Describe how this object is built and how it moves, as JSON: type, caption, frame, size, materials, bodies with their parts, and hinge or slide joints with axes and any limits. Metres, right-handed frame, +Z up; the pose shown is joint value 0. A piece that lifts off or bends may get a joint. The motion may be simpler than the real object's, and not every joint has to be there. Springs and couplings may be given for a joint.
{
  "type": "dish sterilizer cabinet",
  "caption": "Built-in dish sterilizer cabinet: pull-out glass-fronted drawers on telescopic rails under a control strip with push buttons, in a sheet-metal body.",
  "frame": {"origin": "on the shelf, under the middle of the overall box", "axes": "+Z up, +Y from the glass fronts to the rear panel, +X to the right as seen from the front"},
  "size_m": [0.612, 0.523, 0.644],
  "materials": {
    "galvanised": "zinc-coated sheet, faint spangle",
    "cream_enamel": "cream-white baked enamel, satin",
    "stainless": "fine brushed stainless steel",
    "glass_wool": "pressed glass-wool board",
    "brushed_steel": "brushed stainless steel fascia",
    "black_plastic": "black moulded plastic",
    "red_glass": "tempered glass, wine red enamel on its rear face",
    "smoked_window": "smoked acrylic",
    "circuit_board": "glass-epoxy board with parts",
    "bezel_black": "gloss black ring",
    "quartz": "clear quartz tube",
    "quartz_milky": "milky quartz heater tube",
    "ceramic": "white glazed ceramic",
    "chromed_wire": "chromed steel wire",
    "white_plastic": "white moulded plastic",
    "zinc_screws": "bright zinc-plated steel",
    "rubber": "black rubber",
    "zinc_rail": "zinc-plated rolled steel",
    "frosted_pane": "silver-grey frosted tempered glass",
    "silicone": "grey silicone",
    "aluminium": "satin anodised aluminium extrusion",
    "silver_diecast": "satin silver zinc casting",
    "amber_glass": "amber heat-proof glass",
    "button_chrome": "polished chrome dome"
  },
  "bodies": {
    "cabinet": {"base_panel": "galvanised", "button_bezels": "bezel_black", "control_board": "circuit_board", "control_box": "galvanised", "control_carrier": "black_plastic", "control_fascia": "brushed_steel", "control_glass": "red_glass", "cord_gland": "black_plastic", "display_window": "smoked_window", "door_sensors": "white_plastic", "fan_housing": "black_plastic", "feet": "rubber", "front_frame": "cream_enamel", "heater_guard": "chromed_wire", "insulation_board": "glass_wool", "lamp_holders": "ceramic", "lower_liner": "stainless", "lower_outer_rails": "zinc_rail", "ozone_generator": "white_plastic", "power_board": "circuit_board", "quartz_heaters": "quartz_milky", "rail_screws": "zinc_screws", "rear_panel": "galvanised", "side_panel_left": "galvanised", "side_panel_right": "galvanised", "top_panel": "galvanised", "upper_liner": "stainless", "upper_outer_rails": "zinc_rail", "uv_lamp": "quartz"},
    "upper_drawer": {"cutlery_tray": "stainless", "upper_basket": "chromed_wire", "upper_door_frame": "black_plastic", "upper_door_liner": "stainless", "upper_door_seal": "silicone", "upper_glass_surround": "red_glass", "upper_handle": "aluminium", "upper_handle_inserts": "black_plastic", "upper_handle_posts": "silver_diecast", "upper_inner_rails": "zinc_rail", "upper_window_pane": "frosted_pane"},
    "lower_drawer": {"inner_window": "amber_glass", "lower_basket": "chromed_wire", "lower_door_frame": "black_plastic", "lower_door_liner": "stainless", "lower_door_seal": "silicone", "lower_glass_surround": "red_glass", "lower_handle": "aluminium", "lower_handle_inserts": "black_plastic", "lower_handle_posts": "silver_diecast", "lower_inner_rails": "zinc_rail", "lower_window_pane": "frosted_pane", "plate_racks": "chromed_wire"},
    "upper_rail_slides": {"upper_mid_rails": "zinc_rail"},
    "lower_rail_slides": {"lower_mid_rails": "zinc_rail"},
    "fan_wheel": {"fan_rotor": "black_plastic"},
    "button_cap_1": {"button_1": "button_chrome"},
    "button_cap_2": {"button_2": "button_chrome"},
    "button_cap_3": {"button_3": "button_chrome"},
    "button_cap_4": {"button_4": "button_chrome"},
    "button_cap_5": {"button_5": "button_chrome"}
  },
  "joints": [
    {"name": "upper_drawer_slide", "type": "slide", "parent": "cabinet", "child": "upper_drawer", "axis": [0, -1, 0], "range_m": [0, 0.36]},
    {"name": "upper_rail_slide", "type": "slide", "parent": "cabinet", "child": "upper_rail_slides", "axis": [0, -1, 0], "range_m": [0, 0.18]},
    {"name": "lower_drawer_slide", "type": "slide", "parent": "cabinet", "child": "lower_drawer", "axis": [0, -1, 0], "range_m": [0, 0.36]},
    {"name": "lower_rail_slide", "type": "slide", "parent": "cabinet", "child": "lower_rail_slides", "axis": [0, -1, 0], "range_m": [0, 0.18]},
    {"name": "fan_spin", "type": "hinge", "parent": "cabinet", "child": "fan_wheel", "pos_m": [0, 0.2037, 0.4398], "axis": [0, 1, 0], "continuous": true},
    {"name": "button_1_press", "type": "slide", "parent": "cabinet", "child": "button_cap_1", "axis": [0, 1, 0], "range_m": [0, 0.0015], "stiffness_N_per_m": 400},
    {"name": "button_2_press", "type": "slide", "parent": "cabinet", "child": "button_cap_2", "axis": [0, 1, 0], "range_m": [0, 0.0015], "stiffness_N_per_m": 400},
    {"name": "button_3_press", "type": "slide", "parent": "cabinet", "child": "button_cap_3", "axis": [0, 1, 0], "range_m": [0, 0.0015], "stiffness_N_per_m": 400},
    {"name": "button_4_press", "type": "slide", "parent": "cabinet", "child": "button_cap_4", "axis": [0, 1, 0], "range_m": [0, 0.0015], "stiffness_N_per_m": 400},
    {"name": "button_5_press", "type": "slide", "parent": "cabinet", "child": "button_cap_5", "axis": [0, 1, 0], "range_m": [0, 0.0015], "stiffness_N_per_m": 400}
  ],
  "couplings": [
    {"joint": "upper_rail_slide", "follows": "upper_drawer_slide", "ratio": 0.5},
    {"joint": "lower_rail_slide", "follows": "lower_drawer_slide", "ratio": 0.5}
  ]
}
────────────────
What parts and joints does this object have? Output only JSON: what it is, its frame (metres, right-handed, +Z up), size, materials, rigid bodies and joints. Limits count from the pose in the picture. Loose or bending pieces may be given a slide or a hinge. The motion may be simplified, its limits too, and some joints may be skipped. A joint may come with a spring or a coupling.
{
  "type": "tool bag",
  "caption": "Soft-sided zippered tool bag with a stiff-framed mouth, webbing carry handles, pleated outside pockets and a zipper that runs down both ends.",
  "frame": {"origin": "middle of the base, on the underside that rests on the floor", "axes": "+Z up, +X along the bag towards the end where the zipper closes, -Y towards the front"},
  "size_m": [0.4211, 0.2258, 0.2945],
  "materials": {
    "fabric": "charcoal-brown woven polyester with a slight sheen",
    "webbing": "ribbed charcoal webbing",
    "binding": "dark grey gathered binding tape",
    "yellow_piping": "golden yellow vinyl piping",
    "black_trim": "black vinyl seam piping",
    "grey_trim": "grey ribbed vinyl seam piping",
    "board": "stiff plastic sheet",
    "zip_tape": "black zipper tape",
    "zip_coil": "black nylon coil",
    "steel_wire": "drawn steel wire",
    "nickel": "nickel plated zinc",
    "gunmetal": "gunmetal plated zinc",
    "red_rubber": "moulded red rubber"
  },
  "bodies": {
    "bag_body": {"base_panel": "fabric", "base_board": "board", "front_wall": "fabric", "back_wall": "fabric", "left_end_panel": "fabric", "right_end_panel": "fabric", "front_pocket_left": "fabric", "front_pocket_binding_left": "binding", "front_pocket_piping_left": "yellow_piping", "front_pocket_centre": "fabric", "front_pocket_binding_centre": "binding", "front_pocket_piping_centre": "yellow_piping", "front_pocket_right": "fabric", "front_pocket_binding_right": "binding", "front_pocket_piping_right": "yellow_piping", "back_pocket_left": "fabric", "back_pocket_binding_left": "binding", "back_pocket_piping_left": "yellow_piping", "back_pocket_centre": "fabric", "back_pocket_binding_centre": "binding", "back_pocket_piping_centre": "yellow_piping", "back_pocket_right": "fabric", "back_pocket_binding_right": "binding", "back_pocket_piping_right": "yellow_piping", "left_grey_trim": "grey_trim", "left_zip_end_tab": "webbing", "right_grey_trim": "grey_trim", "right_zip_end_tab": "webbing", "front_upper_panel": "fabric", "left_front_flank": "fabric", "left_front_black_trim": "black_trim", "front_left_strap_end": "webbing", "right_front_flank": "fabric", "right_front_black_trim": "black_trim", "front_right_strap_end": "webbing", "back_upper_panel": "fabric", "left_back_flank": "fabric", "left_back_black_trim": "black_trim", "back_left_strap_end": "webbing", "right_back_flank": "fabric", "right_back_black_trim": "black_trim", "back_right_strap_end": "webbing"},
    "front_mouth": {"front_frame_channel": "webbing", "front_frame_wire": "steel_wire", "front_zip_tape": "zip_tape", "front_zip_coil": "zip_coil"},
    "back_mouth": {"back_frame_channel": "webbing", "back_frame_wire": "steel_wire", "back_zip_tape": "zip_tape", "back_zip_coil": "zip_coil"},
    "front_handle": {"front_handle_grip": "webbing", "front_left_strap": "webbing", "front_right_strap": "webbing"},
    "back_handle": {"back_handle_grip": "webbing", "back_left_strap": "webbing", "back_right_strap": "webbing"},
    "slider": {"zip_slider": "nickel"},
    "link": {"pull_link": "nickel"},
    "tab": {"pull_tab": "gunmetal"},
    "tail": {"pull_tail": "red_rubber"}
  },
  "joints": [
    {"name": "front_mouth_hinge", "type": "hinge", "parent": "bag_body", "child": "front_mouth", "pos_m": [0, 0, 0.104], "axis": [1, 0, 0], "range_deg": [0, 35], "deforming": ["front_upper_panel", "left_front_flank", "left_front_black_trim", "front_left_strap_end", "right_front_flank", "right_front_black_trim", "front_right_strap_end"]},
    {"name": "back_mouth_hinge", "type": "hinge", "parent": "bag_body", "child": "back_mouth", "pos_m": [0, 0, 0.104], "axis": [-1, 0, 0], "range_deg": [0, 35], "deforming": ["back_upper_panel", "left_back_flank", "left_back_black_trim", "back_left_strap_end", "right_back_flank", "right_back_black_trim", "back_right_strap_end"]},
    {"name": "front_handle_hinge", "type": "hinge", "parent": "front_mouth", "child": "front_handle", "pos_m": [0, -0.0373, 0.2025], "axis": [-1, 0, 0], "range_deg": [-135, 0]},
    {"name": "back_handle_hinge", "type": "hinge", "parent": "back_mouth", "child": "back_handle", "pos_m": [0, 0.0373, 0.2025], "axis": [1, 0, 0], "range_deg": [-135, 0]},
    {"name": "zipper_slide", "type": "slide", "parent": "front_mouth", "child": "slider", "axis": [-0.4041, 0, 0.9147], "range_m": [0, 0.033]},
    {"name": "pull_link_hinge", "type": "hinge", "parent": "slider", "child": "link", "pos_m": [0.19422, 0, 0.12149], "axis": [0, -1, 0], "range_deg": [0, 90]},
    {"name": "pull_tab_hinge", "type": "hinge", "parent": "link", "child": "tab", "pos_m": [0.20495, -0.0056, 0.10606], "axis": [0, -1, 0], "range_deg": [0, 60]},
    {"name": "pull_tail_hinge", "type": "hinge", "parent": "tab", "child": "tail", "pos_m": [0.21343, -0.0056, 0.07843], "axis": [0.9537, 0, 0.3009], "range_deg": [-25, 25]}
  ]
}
────────────────
> _Work to complete_
Look through the data and gather every line with the string "caption" in it.

> _Exercise solution_
Describe how this object is built and how it moves, as JSON: type, caption, frame, size, materials, bodies with their parts, and hinge or slide joints with axes and any limits. Metres, right-handed frame, +Z up; the pose shown is joint value 0. A piece that lifts off or bends may get a joint. The motion may be simpler than the real object's, and not every joint has to be there. Springs and couplings may be given for a joint.
  "caption": "Built-in dish sterilizer cabinet: pull-out glass-fronted drawers on telescopic rails under a control strip with push buttons, in a sheet-metal body.",
  "caption": "Soft-sided zippered tool bag with a stiff-framed mouth, webbing carry handles, pleated outside pockets and a zipper that runs down both ends.",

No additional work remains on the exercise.